● LISTED RECORDS:
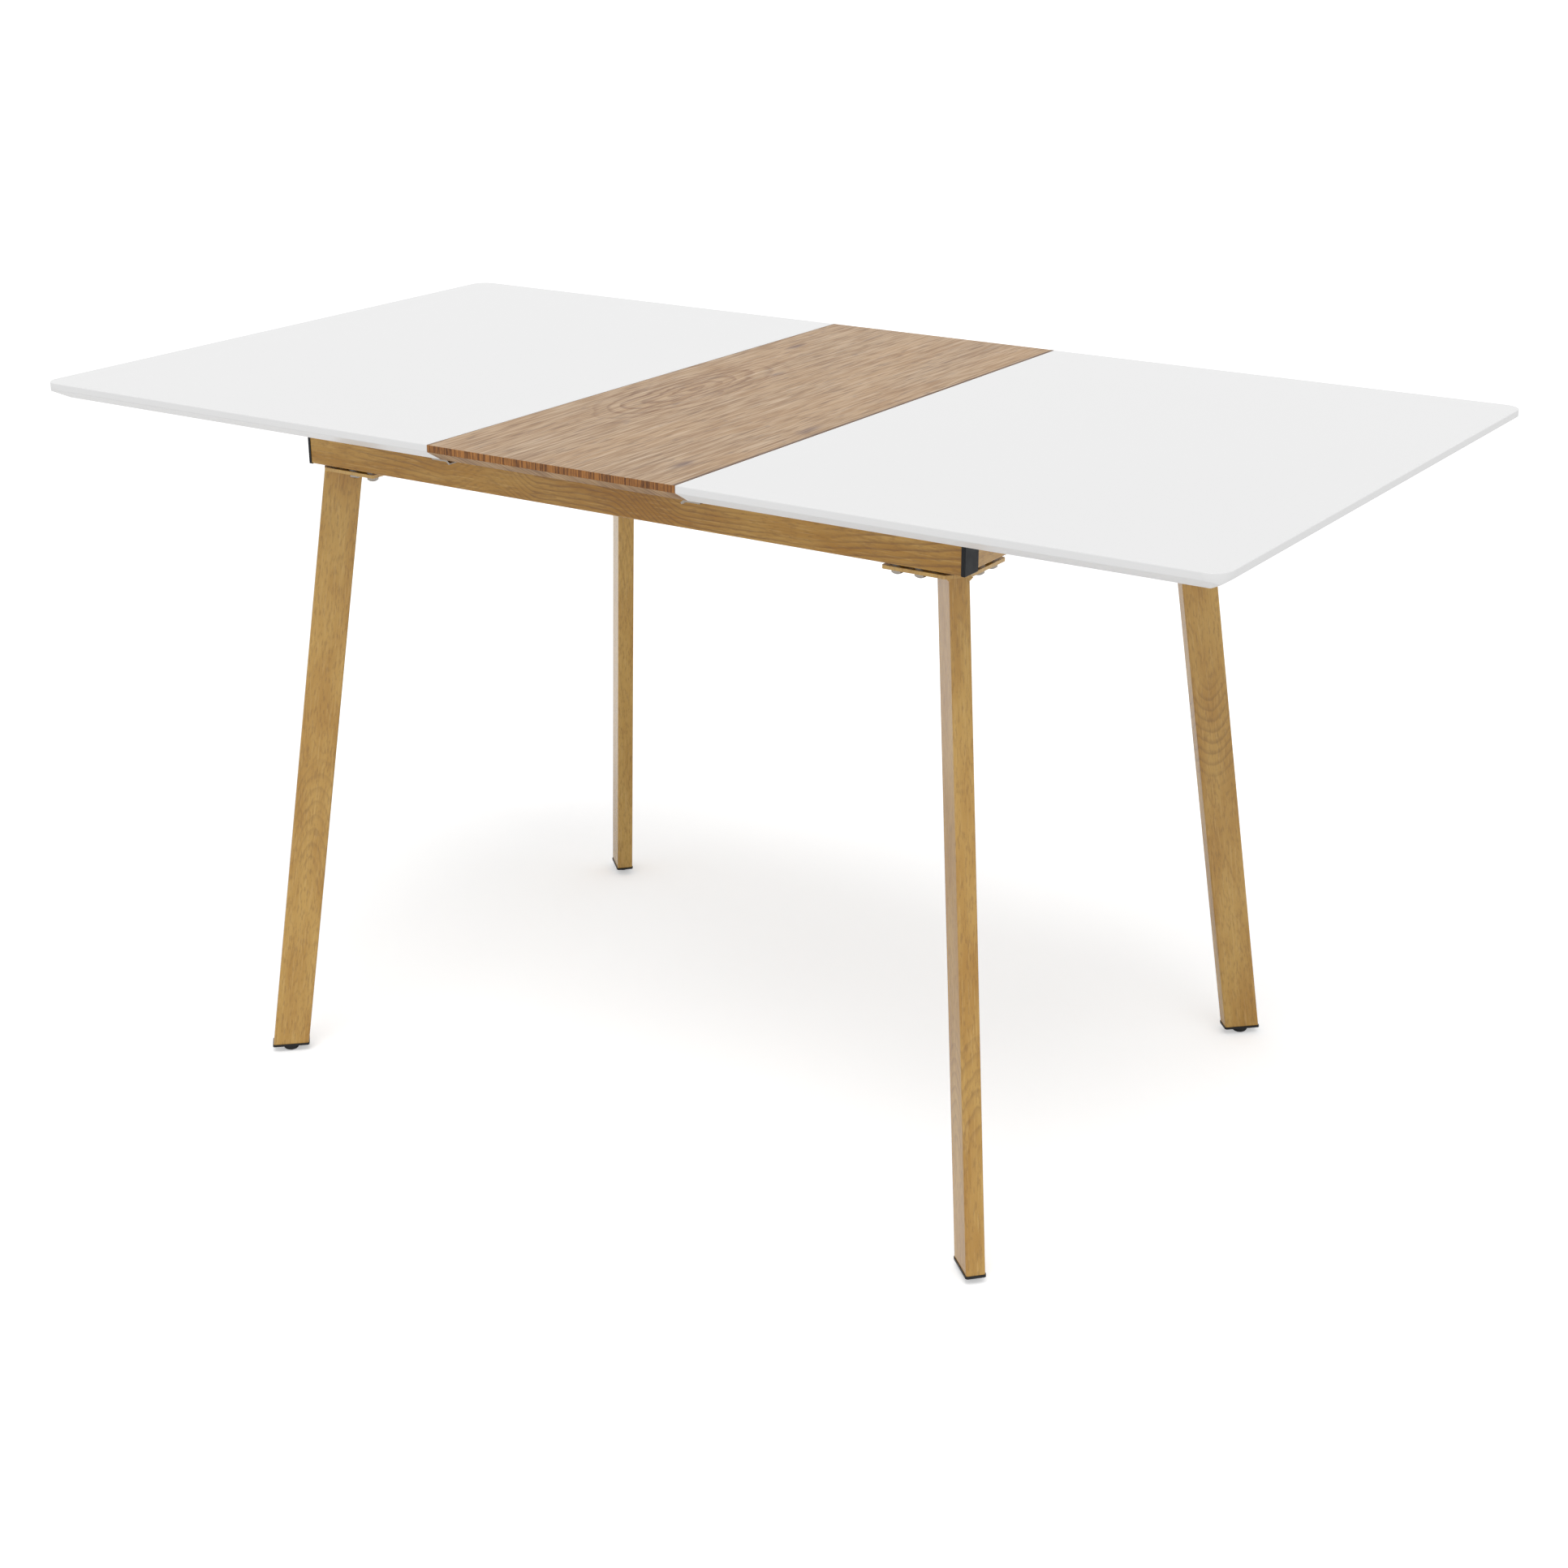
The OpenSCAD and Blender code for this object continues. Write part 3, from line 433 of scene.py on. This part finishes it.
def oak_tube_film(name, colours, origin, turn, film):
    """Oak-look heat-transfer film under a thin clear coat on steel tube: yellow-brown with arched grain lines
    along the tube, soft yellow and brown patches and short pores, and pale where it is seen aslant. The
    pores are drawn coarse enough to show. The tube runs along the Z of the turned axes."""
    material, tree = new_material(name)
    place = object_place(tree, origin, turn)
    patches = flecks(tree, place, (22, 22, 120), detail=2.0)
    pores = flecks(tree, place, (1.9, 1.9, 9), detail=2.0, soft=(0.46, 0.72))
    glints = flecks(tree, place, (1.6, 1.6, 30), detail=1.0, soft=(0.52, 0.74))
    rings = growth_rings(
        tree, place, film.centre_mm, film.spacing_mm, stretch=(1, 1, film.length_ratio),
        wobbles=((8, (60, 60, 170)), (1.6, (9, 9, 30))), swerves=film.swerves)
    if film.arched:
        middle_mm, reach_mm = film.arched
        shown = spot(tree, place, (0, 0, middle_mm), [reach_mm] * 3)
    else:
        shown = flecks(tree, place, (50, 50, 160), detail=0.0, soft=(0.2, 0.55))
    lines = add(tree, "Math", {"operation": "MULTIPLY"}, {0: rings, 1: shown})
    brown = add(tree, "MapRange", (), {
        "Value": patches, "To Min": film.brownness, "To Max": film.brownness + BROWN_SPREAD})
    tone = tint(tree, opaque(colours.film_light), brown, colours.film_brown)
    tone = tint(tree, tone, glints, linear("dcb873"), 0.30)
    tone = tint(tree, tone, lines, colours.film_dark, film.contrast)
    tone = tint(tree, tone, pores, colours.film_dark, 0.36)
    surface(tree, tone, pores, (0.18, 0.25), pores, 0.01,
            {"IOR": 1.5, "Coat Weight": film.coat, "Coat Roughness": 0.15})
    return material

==

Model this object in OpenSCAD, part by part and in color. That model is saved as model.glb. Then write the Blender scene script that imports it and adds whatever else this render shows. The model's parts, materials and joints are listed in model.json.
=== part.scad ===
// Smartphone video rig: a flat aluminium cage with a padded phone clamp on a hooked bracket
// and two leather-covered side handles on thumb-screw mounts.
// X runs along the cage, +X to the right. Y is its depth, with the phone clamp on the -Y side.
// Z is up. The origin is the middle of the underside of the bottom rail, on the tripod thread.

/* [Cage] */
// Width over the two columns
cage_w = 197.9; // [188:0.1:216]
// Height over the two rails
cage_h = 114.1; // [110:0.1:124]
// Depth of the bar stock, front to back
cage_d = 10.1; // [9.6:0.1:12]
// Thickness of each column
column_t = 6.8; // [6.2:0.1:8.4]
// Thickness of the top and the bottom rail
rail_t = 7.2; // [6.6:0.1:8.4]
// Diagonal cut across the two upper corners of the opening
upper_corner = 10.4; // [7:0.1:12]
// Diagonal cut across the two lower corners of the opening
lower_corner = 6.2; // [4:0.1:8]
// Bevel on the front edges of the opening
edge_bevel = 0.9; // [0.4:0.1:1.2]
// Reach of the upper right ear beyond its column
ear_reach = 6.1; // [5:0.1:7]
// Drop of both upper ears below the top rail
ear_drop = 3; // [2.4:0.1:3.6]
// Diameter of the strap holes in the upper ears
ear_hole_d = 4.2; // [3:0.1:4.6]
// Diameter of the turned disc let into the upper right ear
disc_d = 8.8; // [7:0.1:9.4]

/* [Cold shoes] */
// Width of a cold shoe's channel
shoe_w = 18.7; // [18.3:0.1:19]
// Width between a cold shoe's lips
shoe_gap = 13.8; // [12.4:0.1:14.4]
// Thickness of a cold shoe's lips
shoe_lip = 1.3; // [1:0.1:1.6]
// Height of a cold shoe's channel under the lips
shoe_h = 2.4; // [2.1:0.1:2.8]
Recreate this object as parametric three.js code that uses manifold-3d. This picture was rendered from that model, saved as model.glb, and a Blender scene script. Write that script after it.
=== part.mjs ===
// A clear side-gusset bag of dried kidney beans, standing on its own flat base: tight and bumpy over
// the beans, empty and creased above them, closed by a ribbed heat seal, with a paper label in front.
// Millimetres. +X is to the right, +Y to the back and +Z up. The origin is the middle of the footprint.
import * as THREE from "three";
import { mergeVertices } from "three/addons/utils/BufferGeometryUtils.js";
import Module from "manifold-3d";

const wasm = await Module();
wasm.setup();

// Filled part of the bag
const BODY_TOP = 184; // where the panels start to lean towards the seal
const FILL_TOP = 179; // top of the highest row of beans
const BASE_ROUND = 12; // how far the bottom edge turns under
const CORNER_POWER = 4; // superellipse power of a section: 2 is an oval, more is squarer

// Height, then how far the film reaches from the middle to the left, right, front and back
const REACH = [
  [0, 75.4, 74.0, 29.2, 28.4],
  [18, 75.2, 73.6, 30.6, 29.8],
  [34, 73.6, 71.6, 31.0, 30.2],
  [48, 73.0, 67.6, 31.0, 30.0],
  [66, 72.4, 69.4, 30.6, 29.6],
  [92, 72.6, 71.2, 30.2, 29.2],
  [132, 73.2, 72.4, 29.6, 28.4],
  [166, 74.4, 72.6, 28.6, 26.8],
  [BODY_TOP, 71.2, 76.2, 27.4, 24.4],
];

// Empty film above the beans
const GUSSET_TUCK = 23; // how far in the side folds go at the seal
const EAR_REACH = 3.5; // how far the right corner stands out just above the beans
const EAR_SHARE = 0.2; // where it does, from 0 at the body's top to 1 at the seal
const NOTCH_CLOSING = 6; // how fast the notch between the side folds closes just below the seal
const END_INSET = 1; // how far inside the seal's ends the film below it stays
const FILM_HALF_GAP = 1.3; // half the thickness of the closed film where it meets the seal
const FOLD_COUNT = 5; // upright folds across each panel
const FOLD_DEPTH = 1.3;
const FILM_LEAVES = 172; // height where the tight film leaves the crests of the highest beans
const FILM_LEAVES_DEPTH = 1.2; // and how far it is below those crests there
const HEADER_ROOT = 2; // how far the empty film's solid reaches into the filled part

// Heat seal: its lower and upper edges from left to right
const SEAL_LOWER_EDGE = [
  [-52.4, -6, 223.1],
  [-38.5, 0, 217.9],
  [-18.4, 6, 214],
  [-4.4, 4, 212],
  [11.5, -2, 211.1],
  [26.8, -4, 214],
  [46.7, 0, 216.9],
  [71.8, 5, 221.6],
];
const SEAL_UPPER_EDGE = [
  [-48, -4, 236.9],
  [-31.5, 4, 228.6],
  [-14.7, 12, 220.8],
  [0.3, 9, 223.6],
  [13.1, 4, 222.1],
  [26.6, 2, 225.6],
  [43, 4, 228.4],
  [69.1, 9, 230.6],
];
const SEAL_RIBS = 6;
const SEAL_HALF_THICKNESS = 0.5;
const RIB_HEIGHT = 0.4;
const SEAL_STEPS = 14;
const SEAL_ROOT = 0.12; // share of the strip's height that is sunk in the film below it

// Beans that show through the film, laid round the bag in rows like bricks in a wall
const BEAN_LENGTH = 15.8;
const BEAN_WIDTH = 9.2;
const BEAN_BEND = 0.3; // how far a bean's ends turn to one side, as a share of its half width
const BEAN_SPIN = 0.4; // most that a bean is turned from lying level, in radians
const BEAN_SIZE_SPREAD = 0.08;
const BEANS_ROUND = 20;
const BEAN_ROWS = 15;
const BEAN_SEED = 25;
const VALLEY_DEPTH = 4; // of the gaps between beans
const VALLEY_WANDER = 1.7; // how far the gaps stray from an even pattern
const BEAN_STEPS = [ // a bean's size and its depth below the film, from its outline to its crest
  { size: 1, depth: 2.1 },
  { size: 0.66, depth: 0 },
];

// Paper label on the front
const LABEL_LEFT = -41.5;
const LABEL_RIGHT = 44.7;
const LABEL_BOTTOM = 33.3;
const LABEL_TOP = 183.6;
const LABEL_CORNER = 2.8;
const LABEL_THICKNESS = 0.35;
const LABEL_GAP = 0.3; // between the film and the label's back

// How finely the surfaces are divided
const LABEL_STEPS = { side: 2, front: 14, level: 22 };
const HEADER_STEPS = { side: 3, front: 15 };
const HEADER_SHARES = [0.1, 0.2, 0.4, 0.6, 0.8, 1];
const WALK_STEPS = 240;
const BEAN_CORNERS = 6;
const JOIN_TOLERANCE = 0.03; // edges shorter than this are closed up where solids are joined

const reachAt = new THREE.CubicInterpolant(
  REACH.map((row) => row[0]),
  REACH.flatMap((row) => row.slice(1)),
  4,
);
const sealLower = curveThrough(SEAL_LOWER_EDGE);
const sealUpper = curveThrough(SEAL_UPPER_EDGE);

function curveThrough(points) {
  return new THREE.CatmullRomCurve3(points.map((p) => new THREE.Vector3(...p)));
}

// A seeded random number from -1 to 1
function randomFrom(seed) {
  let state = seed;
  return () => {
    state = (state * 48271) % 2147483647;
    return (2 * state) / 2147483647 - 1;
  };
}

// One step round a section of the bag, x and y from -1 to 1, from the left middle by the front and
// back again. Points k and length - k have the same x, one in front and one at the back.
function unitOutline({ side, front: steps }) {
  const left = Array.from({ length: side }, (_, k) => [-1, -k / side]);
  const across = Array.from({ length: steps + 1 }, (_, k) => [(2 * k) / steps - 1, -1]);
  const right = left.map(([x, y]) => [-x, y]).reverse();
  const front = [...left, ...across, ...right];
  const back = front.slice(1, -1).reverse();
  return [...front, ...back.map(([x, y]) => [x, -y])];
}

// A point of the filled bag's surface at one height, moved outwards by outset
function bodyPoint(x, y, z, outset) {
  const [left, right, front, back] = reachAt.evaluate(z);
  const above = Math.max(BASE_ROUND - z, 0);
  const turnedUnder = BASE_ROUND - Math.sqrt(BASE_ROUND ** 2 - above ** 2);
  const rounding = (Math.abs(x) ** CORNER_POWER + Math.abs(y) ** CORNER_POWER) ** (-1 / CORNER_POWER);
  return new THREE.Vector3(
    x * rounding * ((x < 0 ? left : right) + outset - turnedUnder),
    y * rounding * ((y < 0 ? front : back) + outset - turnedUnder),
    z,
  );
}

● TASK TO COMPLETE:
Transcribe each line of the data above, unaltered, from the one where "The OpenSCAD and" appears to the one where "return material" appears, inclusive of both.

● WRITTEN ANSWER:
The OpenSCAD and Blender code for this object continues. Write part 3, from line 433 of scene.py on. This part finishes it.
def oak_tube_film(name, colours, origin, turn, film):
    """Oak-look heat-transfer film under a thin clear coat on steel tube: yellow-brown with arched grain lines
    along the tube, soft yellow and brown patches and short pores, and pale where it is seen aslant. The
    pores are drawn coarse enough to show. The tube runs along the Z of the turned axes."""
    material, tree = new_material(name)
    place = object_place(tree, origin, turn)
    patches = flecks(tree, place, (22, 22, 120), detail=2.0)
    pores = flecks(tree, place, (1.9, 1.9, 9), detail=2.0, soft=(0.46, 0.72))
    glints = flecks(tree, place, (1.6, 1.6, 30), detail=1.0, soft=(0.52, 0.74))
    rings = growth_rings(
        tree, place, film.centre_mm, film.spacing_mm, stretch=(1, 1, film.length_ratio),
        wobbles=((8, (60, 60, 170)), (1.6, (9, 9, 30))), swerves=film.swerves)
    if film.arched:
        middle_mm, reach_mm = film.arched
        shown = spot(tree, place, (0, 0, middle_mm), [reach_mm] * 3)
    else:
        shown = flecks(tree, place, (50, 50, 160), detail=0.0, soft=(0.2, 0.55))
    lines = add(tree, "Math", {"operation": "MULTIPLY"}, {0: rings, 1: shown})
    brown = add(tree, "MapRange", (), {
        "Value": patches, "To Min": film.brownness, "To Max": film.brownness + BROWN_SPREAD})
    tone = tint(tree, opaque(colours.film_light), brown, colours.film_brown)
    tone = tint(tree, tone, glints, linear("dcb873"), 0.30)
    tone = tint(tree, tone, lines, colours.film_dark, film.contrast)
    tone = tint(tree, tone, pores, colours.film_dark, 0.36)
    surface(tree, tone, pores, (0.18, 0.25), pores, 0.01,
            {"IOR": 1.5, "Coat Weight": film.coat, "Coat Roughness": 0.15})
    return material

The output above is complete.